Personally, I would have liked Paul Jackson’s lighting design to have lit up the stage a little more to capture facial expressions, but grunge by definition is, well, grungy.
While all 18 cast members are terrific, each one of them exuding high voltage energy and enthusiasm, especially notable are Googoorewon Knox for his powerful vocals and emotional phrasing, and Calista Nelmes in her breath-taking rendition of Over the Moon, when she combined vocal power, humour and physical agility to produce a tour de force performance (as a cow).
Calista’s bovine costume was terrific, too, thanks to costume designer Ella Butler, who also captured the grunge element of the group in the muted colours of their costumes.
With the threat of AIDS hanging over them, someone was inevitably going to succumb — and it was the appropriately named Angel, who dies during the course of the play and rises heavenwards on silver wings in a transcendental moment that pays homage to the 1991 play by Tony Kushner, Angels in America.

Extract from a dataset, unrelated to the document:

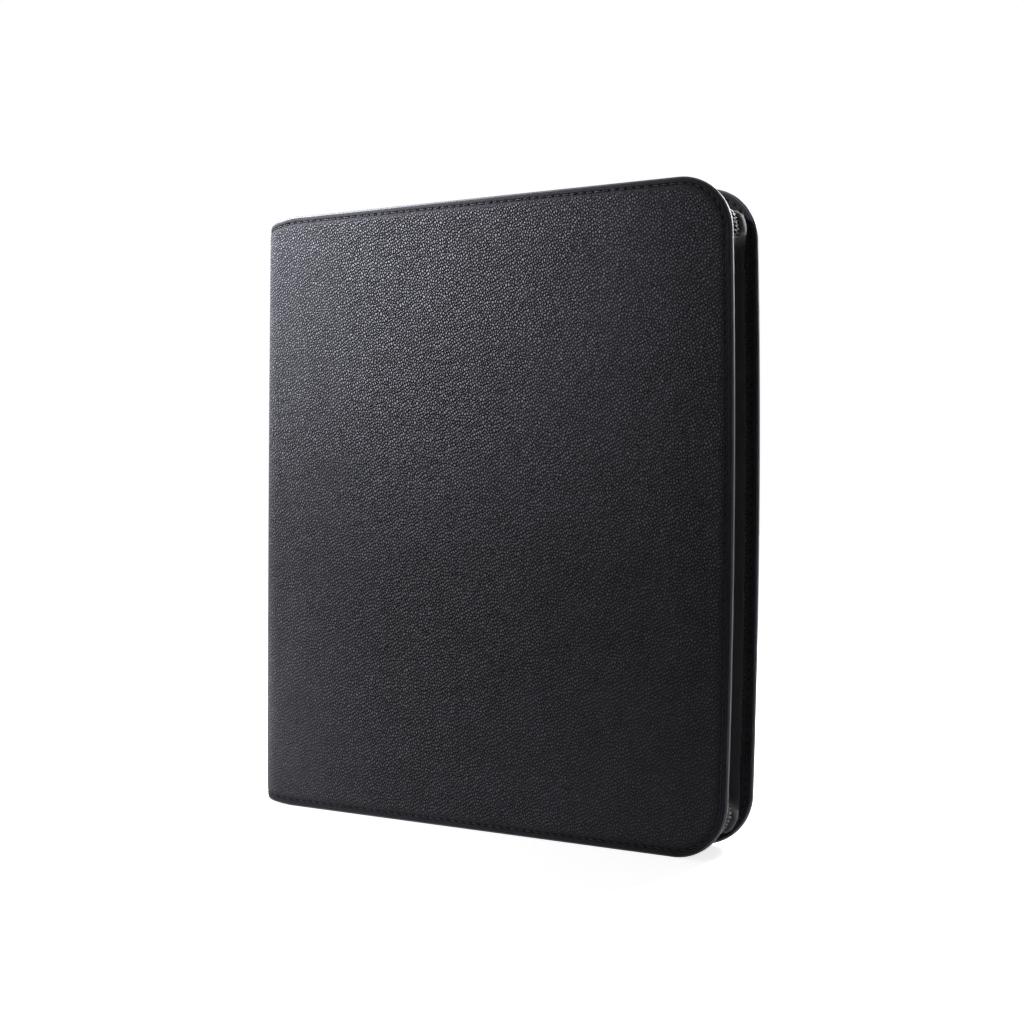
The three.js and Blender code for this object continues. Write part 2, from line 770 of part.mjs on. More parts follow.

Jonathan Larson introduced new subjects like HIV/AIDS, poverty, homelessness, and sexual identity to the stage in his attempt to make theatre more relevant to contemporary audiences. This goes partway to explain the musical’s huge popularity with young people, as was evident at the Joan Sutherland Theatre last week.
In a tribute to the first Australian production in 1998, the original cast members, including Christine Anu (Mimi) and Rodger Corser (Roger), were called on stage at the finale to join the cast in singing what is probably the best-known number in the show, Seasons of Love (the 525,600 minutes, “How do you measure a life?” song).
This is a fantastic show, with a very moving story, danced with great intensity, sung with heartfelt passion, and definitely not to be missed!
A suggestion for Opera Australia: What about introducing subtitles for musicals, so the oldies in the audience can appreciate the nuances of the “libretto”?